# Question about a couple pieces



## Nathand

I've been playing for two years now and was wondering if you guys think any of these pieces would be suitable for me to attempt.

Liszt - Liebestraum no. 3
Rachmaninoff - Prelude in C sharp minor
Rachmaninoff - Prelude in D major (op 23 no 4) 
Chopin - Etude op 10 no 9 in F minor 

Thanks in advance!

- Nathan


----------



## emiellucifuge

Of course! go ahead and try them


----------



## Polednice

You can only find out by trying!


----------



## Rasa

I don't know your level really, but unless you're a complete wunderkind, I'd say Chopin 10.9 would be quite hard with only 2 years under your belt. (it's the only one I've played myself)


----------



## Ignis Fatuus

Give them a go but don't be suprised and don't worry if you have to leave them for a few years.

Isn't there a film about a pianist who goes mad trying to learn Rach's Piano Concerto No.2?


----------



## Aramis

Ignis Fatuus said:


> Isn't there a film about a pianist who goes mad trying to learn Rach's Piano Concerto No.2?


=O

I want one! Gimme a title!


----------



## Ignis Fatuus

Aramis said:


> =O
> 
> I want one! Gimme a title!


http://en.wikipedia.org/wiki/Shine_(film)
Here it is, it's Rachy's 3rd Conc.
I haven't seen it by the way, so I probably described it wrongly.


----------



## Nathand

Thanks for the opinions everyone! I think I will try some of these pieces then, I don't expect to be able to play them, but like someone said, the only way to find out how I will do is to try them.


----------



## Lukecash12

Ignis Fatuus said:


> Give them a go but don't be suprised and don't worry if you have to leave them for a few years.
> 
> Isn't there a film about a pianist who goes mad trying to learn Rach's Piano Concerto No.2?

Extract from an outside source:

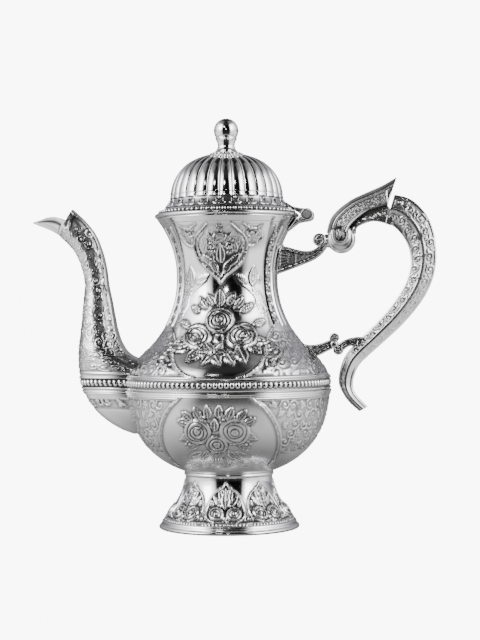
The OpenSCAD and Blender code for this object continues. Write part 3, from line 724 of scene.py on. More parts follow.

That would be Rach's 3rd. He didn't necessarily go mad because of the piece in real life though; David Helfgott has had a long history of mental eccentricities.

Here's a link to Helfgott's home page online, where you can find a biography and links to recordings (he's one of my very favorite pianists): http://www.davidhelfgott.com/


----------



## Weston

I've seen _Shine_. Very moving film.


----------



## Lukecash12

Weston said:


> I've seen _Shine_. Very moving film.


Geoffrey Rush makes for a very convincing Helgott. He looked quite a bit like the real Helfgott.


----------



## Praine

Thanks to Ignaz Fatuus for spouting off this movie and Luke Cash for expounding on it. Looks like I have some quality viewing cut out for me.


----------



## JSK

Go ahead! Have fun! If there's something difficult you want to play, go ahead and play it. You don't have to tell your teacher....


----------